I do have a 6 inch fan, and a muffler for it, but I don't especially want to uninstall it from the infrastructure it is currently built into... for now. I might change my mind later, if I aquire the money for a 6" filter - but that is a large and expensive item.
The filter I'm using has a 4" inlet, is about 10" x 24", weighs about twenty pounds, and in Denver, and costs about $100.
They are, unfortunately, not cost-effective to refill, so they either become art or landfill. (small amounts of spent AC may be used in outdoor gardens or compost, but air-filter AC is the wrong pore size for water or pool filters, sadly)

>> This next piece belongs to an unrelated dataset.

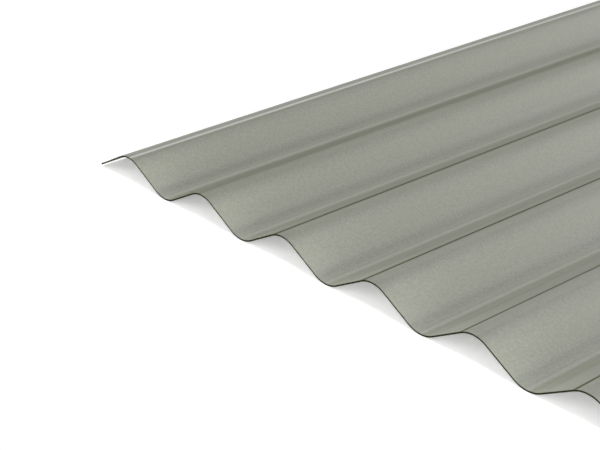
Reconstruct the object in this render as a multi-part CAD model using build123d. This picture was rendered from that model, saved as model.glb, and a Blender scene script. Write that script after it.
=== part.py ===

However, a 6" filter is a big boy, and costs several hundred dollars. That said, it will probably last years depending on how stinky your shop is.
On noise: the majority of sound coming from these inline fans is emitted into the ducts. Soft flex hose leaks sound badly, so use solid metal ducting for connections.
The exhaust is effectively muffled by the filter. The sound from this 4" fan is not audible when my shop's Background Noise Suppression System (AKA "stereo" or "hi-fi") is engaged, but it's certainly noticeable when the music is off.
The intake of large fans pretty much require a sound muffler.
To make a highly effective muffler for 6" or 8" fans, use a 5-gal plastic bucket with a hole in top and bottom, caulk in place two duct launch collars in said holes, then line the inside of the bucket with gray "egg crate" shipping type foam rubber.
Seal all joints with tape and for the last bit of sound suppression, either a) wrap all metal surfaces of the ducts and the fan housing with self-fusing rubber mastic / tape (electrical) or b) spray them with many layers of aerosol truck bed liner to kill the last bit of noise radiated through the metal.
Believe it or not, this can result in a system which is nearly silent.